June is almost over and with it, hopefully, my blog silence. Despite the rarity of posts, it's been a very busy month. The weather has been, er, difficult. It has rained every.single.day since June 8. That is 20 consecutive days. Sometimes it rains in the morning, sometimes at night. Sometimes it drizzles, sometimes it hails. Luckily, my little acreage is considered "well drained" so the garden has flourished instead of drowned. Some of my neighbors and friends have not been so lucky.

We are harvesting salad most nights now and can't keep up with the growth. We harvested our first 3 lb head of cabbage and it looks amazing, no rot or bug damage. The tomatoes and tomatillos are in full bloom. The Sweet Ann Sugar peas are about ready, sometime this week. The outdoor cabbage, brussels sprouts, and broccoli are looking like they may produce sometime this fall. The potatoes have been hilled and hilled again and are standing near 3' tall now. The beans are up and climbing up the poles every day.

First cabbage of the year, from the greenhouse.


Not everything turned out as planned. We had a fox steal a hen in broad daylight. We gave chase and he released her, relatively unharmed, but it did prompt me to purchase a .22 rifle. We lost our first batch of cucumbers seedlings and are starting over, but it may be too late. Our strawberries were decimated by our chickens. We placed a net over the plants and that merely slowed the chickens down in their carnage. The greenhouse broccoli got too warm so the heads were stunted. I waited too long to see if they would grow bigger and they ended up flowering. Broccoli produces lovely little yellow flowers. Who knew?

On the chicken front, we've had a definite slow down in egg production. Two hens have gone broody and have to be forcibly removed from the nest. The wee chicklins are not so wee anymore and are getting bigger by the day. We had two wee roosters begin crowing at 10 weeks and were causing mayhem among the rest of the chickens. I decided to butcher them, even though they were small.

Beer can chicken and cabbage fry.

The actual butchering went well. I had expected some pretty horrific things and the whole procedure took 15 minutes per bird and there was no blood, no smell, nothing gross. They dressed to about 2 lb, 3 oz, which is very small. I am expecting better results (near 5 lbs at 12 weeks) from the meaties that arrive in a couple of weeks. One of the roosters was the main course in our first "farm meal" tonight. We ate our rooster, our cabbage, our broccoli, our salad. Of course, butter and salad dressing were from off farm. But I feel like we are making some real progress.

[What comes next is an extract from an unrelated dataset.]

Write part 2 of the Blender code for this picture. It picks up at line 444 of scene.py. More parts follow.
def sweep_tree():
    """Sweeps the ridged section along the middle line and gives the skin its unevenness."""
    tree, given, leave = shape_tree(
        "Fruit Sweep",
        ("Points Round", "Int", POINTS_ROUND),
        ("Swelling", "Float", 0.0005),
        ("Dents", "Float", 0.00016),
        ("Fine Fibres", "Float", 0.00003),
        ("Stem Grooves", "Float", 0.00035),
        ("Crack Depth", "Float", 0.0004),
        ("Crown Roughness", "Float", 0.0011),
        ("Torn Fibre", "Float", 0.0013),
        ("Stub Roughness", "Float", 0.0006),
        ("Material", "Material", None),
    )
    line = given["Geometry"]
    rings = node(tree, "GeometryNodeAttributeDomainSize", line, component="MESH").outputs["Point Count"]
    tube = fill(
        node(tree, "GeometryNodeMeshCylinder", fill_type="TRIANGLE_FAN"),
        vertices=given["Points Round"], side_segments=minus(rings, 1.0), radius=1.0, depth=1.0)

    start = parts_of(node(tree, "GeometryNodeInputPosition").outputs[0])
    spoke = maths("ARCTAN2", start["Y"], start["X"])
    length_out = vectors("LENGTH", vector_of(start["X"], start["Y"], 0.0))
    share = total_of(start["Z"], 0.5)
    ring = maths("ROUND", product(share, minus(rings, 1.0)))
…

So tonight we raise a glass of wine to the animal gracing our table, and to our vegetables, and to our labor. Cheers!


May you always have a clean shirt, a clear conscience, and enough coins in your pocket to buy a pint!

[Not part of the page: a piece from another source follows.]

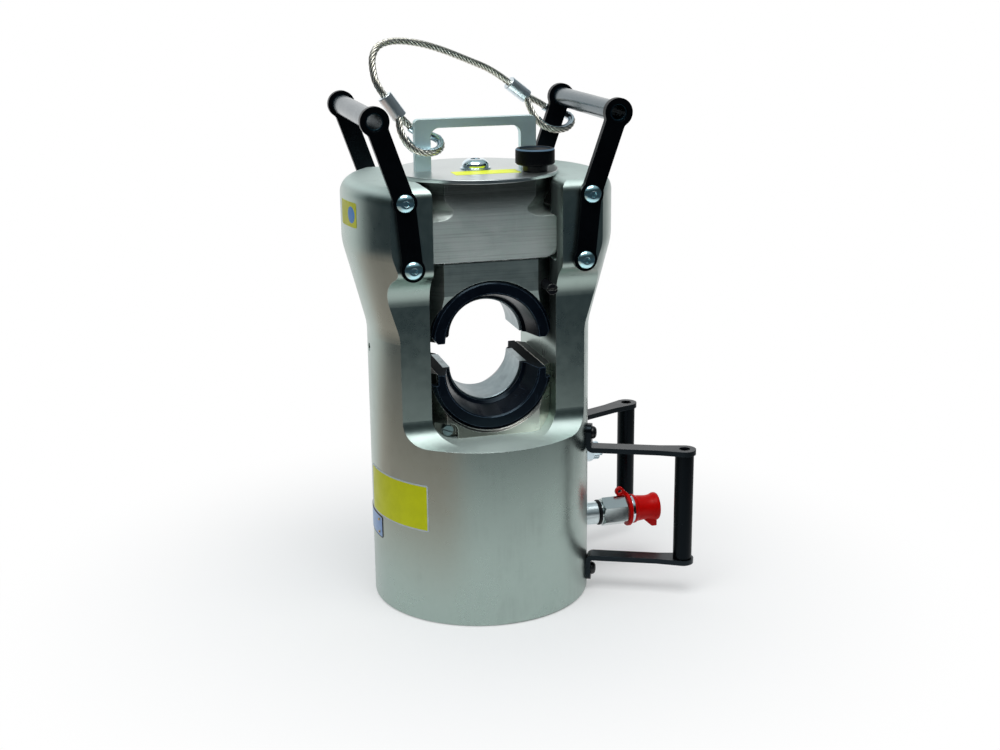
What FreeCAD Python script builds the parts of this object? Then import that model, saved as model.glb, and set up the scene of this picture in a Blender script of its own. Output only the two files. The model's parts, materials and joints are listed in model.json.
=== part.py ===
import FreeCAD, Part
import math
import os

os.makedirs("parts", exist_ok=True)

V = FreeCAD.Vector

# Driving sizes in millimetres. Z is up and the base centre is the origin.
# The window opens to -Y and +Y, the two columns stand at -X and +X.
BODY_R = 128.0            # lower barrel of the forged frame
SHOULDER_R = 153.0        # upper barrel, thicker for the locking lugs
FLARE_LOW_Z = 329.6
FLARE_HIGH_Z = 426.9
FLARE_BLEND = 60.0
BODY_TOP_Z = 498.0
TOP_ROUND = 18.0
FOOT_ROUND = 2.5

STROKE = 33.2             # ram travel, also the rest gap between the rings
UPPER_RING_Z = 316.8
LOWER_RING_Z = UPPER_RING_Z - STROKE
RING_R = 70.0             # die rings, one over the other in the window
RING_WALL = 2.2           # holder beside and below a ring
RING_FLOOR = 6.0
HOLDER_FIT = 0.3          # play between die holders and the window

SLOT_HALF = RING_R + RING_WALL + HOLDER_FIT   # half width of the window
SLOT_SILL_Z = LOWER_RING_Z - RING_R - RING_FLOOR
SLOT_CORNER_R = 28.0
SLOT_MOUTH_R = 10.0

FLAT_LOW_Y = 71.5         # lower milled flats of the columns
FLAT_HIGH_Y = 97.0        # upper milled flats that carry the bars
FLAT_FOOT_R = 26.0
FLAT_HOLLOW_R = 39.9
FLAT_NOSE_R = 11.9
FLAT_STEP_Z = 387.8
FLAT_TOP_R = 12.0

LEDGE_BORE_R = 90.0       # breech opening in the top of the frame
LUG_POCKET_R = 103.5
LUG_POCKET_Z = 406.0
LUG_FIT = 0.3
CROSS_LUG_TOP_Z = 456.2   # the crosshead's lugs bear under the ledge
LEDGE_Z = CROSS_LUG_TOP_Z + LUG_FIT

CYL_BORE_R = 95.0         # hydraulic cylinder
ROD_R = 64.0
ROD_FIT = 0.05
PISTON_FIT = 0.05
PLUG_H = 50.0
PISTON_Z = 80.0
PISTON_H = 40.0
GLAND_Z = 165.0
WIPER_Z = SLOT_SILL_Z - 11.6
WIPER_H = 7.0
WIPER_DEPTH = 5.0
SEAL_DEPTH = 6.0
RING_FIT = 0.02

HOLDER_FACET = 18.2
LOWER_HOLDER_HALF_Y = 67.5
UPPER_HOLDER_HALF_Y = 65.0
HOLDER_LIFT = 0.0
SPIGOT_R = 20.0
SPIGOT_H = 4.0
HOLDER_BOLT_X = 35.0
HOLDER_BOLT_Y = 30.0
HOLDER_BOLT_Z = SLOT_SILL_Z + 5.8
HOLDER_SLOPE_Z = 372.0
HOLDER_SLOPE_IN = 9.0

PARTING_BACK = 1.6        # each parting face stands back from its centre
RING_FIT_R = 0.05
RING_HALF_Y = 65.0
RING_MOUTH_R = 54.0       # funnel mouth, throat and lip that lead to the insert
RING_THROAT_R = 47.0
RING_THROAT_Y = 38.0
RING_LIP_R = 43.5
RING_LIP_Y = 34.0
RING_STEP_R = 49.5
INSERT_BORE_R = 41.5
INSERT_HALF_Y = 30.0
HORN_HALF = RING_R - 7.2
LOWER_HOOK_Z = LOWER_RING_Z - 12.8
UPPER_HOOK_RISE = 9.4

CROSS_R = 99.5            # breech lock crosshead
CROSS_BOTTOM_Z = 409.5
CROSS_ROUND = 11.0
CROSS_NECK_R = 83.0
CROSS_NECK_Z = 479.0
CROSS_GROOVE_R = 77.3
CROSS_GROOVE_Z = 466.8
CROSS_HALF_Y = 65.0
DISC_R = 93.3
DISC_H = 4.7
BOLT_R = 10.0             # centre bolt between crosshead and upper holder
BOLT_BITE = 18.0
DOWEL_Y = 50.0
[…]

Wednesday, January 7, 2009

Tastes Like Swimming Pool

I have been going back and forth about whether to raise our own meat birds for human consumption next year. I would love to be responsible for more of my food and to also ensure the birds had a decent, pastured life before processing. However, there is little chance of me finding a processor near me who would process the birds for me. What USDA inspected processing plant cares about 30 broilers? So I either process them myself or forego. I mean, I want to "do the right thing", but I love my layer hens and I think there is quite a learning curve to processing your own poultry. I don't hunt and although I am not opposed to it, it's quite a mental leap for me.

What to do?

Then one of my dogs got sick when she ate chicken. And another dog. This is store bought "Manager's Special", boneless skinless chicken breast. Not even their usual disgusting discarded poultry frames. This is chicken meant for people to eat, and now my dogs, which have been fed poultry for, oh 8 years now, are getting sick when they eat it.

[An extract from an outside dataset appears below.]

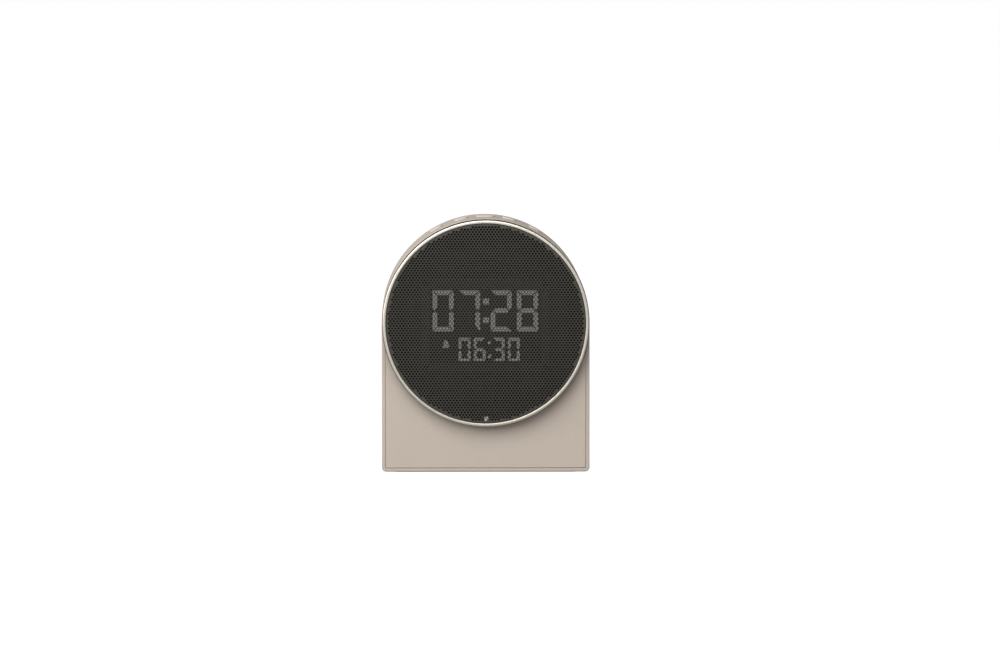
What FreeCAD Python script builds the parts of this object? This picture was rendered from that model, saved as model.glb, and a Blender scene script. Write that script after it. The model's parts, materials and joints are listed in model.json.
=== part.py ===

I did some research and found out that humans have an intolerance for store bought poultry, too, because in the US they dunk the carcasses in a chlorine solution after processing. Residual chlorine survives cooking (of course, cooking does not remove chemicals) and people ingest it and viola, they get sick. In fact, the EU has been banning the import of US poultry since 1997 and just recently voted to keep the ban. The reason? The chlorinated poultry.

It turns out, the solution they use to clean the carcasses is the same chemical they use to sanitize swimming pools. It is NOT the solution they use to sanitize municipal water supplies, which is, um, more palatable?

I've never been happier to be on a well.

Anyway, I don't know if my dogs are sick because of chlorinated poultry. In fact, it's probably a stretch. But they ARE sick from human-grade chicken breast I bought from the store. And when I have cooked up eggs (even store bought eggs) for them to eat instead, no sickness. Instant cause and effect.

So the decision has been made. I will be raising and processing my own poultry next year.